Experimental investigation on the concentration distribution behaviors of mixture in an ejector enhanced auto-cascade refrigeration system

Abstract In this paper, the concentration distribution behaviors of the mixture R134a/R23 in an ejector enhanced auto-cascade refrigeration cycle (EARC) were experimentally investigated. Relationships between circulating concentration and charged concentration were explored, and the effects of the heat load and ambient temperature on the composition shift characteristics were analyzed.

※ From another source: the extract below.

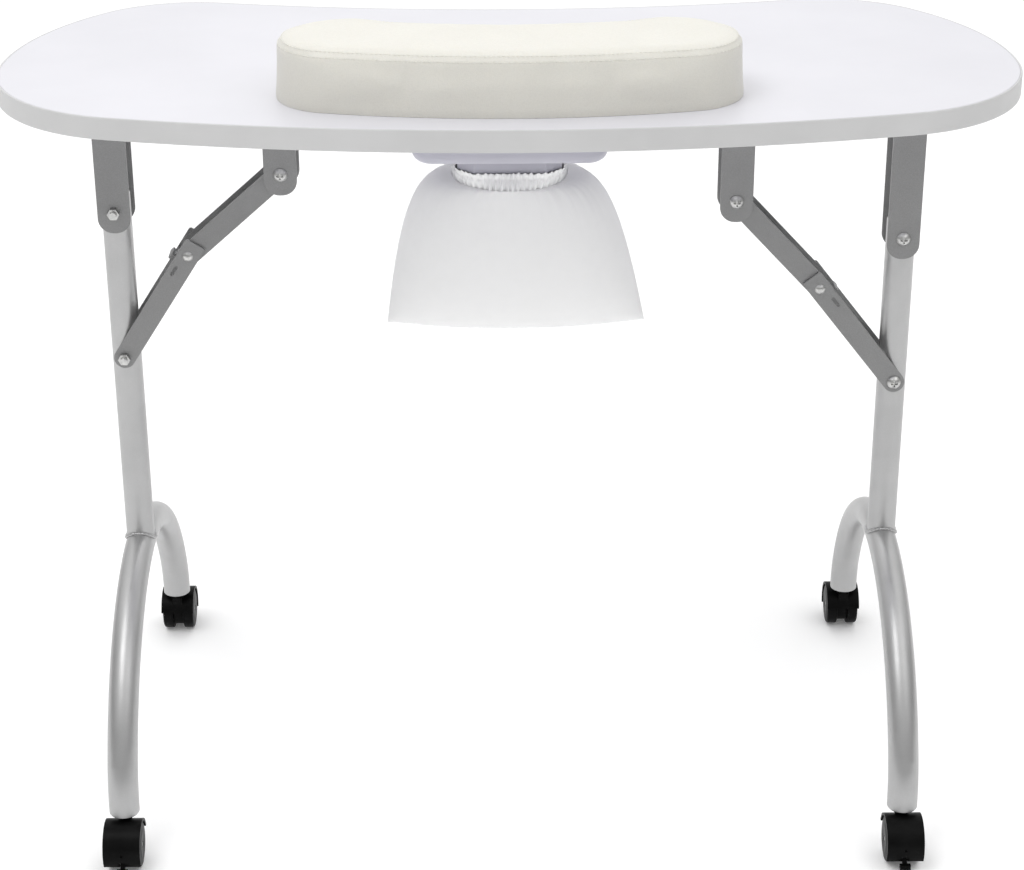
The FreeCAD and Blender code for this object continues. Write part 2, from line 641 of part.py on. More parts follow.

The results indicated that large composition shift occurred at the operation conditions, and the circulating concentration of the low boiling temperature component R23 at the condenser inlet was 25.9–38.1% higher than that in charge due to the differential hold-up of individual refrigerant components in two-phase region. The concentrations of the component in charge and circulation had a linear relationship in EARC, which was similar to those in conventional auto-cascade refrigeration cycle and Joule–Thomson refrigerator, even though these cycles were different in cycle configurations, mixture and operation conditions. R23 showed higher circulation concentration at higher ambient temperature. As the increasing heat load, the circulating concentration of R23 at the condenser inlet first increased and then decreased. In addition, different preferential solubility of individual components in the lubricating oil led to 15.4% richer R23 before the system start-up than that charged. The circulating concentration varied drastically at the early stage of the pull-down process and then tended to be stable over time. The largest shift of the circulation concentration from the charged concentration in the pull-down process reached 32.6%. This work could provide an in-depth understanding of the behaviors of the mixture concentration in the ejector enhanced auto-cascade refrigeration system.